I've done both, but running them with dogs aint my style. You'll never hear me tell you or anyone else not to run them with dog's though. It just aint my style thats all....nothing more, nothing less. Great post by the way.


----------



## fallflighter (May 27, 2004)

xdeano -- Thanks for the sites you gave.

But other than that I guess nobody else could help me with locating some greyhounds.


----------



## fallflighter (May 27, 2004)

boondocks --- I go get the hound then asnswer questions later if needed if the land is not posted.

I **** hunt also alot and yet dogs do go onto posted land from time to time. Around my area you just ask the the land owner and he usually lets you get him. I've had this happen before and the land owner told me SORRY, you can't get your dog. So then I had to call the law and they will get it. This has only happened once.

But not much problems with this happening much. We hunt in our area and everyone nows everyone. And they know what we are doing when the hear the dogs. And even a few guys has came to the truck when we have been **** hunting so they could hear the dogs work. They ended up running dogs year before and just had to get out of it and just wanted to just hear them and tell stories.


----------



## 1lessdog (Feb 4, 2004)

We use to get them off the Track at Rapid City.I would do a search for Dog tracks.You can get some good Dogs there. Hope this helps


----------



## xdeano (Jan 14, 2005)

Yeah that is a great place to get dogs is at the track, they tend to retire a dog only after a few races if they can't hold their own. Great suggestion 1lessdog!

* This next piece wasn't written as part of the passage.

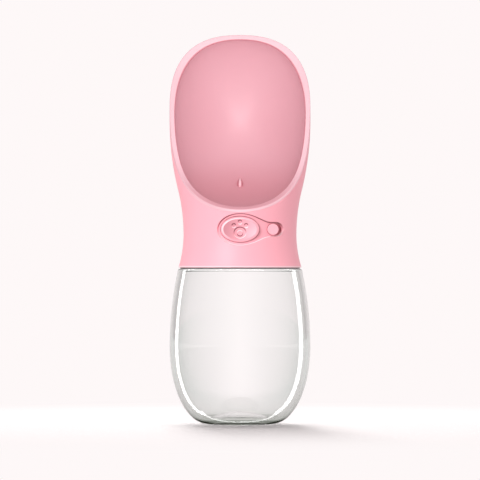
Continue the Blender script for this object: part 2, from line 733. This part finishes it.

I was interested in this greyhound thing and ended up at the staghound page, it is a butt ugly dog, but i think it would work great for running.

Deano


----------



## fallflighter (May 27, 2004)

Yeah guys hunt w/staghounds.

I talked to a buddy lastnight and he said he would not perfer me to buy a retired race dog because they aren't much as hunter. But he said if somebody will give them to me I will accept.

He said him and his buddies tried the retired race dogs and about 1 out 20 will only make as a hunting dog.


----------



## got3greys (Mar 11, 2007)

fallflighter said:


> xdeano -- Thanks for the sites you gave.
> 
> But other than that I guess nobody else could help me with locating some greyhounds.


You will also raise a big stink in the greyhound adoption community. If you try to get them from a dog track the racing owner may not let the dogs go if they know what they are to be used for. Most owners want those dogs petted out or sent back to the farm for breeding. A lurcher would probably do more good for you, a greyhound mix, usually with a coonhound and there are alot of those in Ohio.


----------



## younghunter (Dec 17, 2006)

Where at northeast oklahoma, i hunt with walkers up at my uncles at southeast corner of kansas and also live at my dads he's in vinta oklahoma.. no offense against greyhounds but id prefer walkers.. i could easliy get you couple or so for free uncle had a litter this year and realy did want it or he might be willing to trade a dog for coonhound he use to coonhunt alot and his last dog we had to shot this year casue of an infection in legs it was just better off.


----------